Na F123, o próximo desafio é criar novos sintetizadores de voz, inclusive uma voz infantil para auxiliar no desenvolvimento de crianças cegas. Segundo Fernando Botelho, também está nos planos o desenvolvimento de aplicativos em outros idiomas, principalmente de regiões mais esquecidas pelo resto do mundo.

"Estamos conversando com potenciais apoiadores para fazer novas vozes em outros idiomas. Existem muitos idiomas pelo mundo afora que não têm bons sintetizadores. É uma tecnologia bastante complexa e muitas empresas não estão interessadas em desenvolver esse aplicativo em idiomas que só são falados em países da África, por exemplo".

Tecnologia (não) inclusivas

Apesar de invenções como a Letícia sinalizarem um avanço na qualidade de vida e na igualdade de oportunidades para deficientes visuais, a realidade dessas pessoas, em um mundo cada vez mais tecnológico, não é fácil. O programador Ãngelo Beck explica, por exemplo, como passou a ser mais difícil operar uma simples máquina de lavar roupas ou um aparelho microondas. "Hoje em dia, não encontro mais uma máquina com controle simples, que você pode girar e definir a escolha. No caso dos microondas, costumam tem um painel livre, sem auto-relevo".

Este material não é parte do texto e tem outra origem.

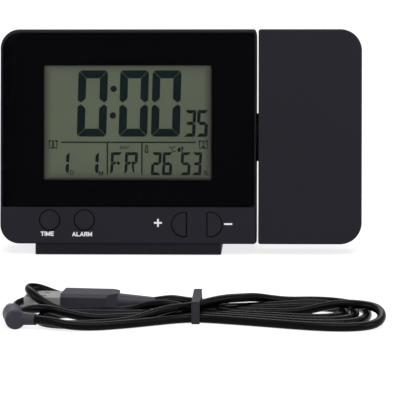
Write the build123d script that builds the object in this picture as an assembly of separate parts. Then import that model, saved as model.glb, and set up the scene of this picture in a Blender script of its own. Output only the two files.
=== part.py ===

Até mesmo um caixa eletrônico, sob o argumento de ser mais tecnológico, passou a não incluir mais pessoas com deficiência visual. "Antigamente, rodava uma gravação em áudio, tipo 'digite sua senha', mas hoje em dia tem uma tela de LCD e não consigo operar o caixa porque ele não tem sintetizador de voz. Não é falta de tecnologia disponível, é falta de pensar um produto levando em consideração um desenho universal, acessível", critica.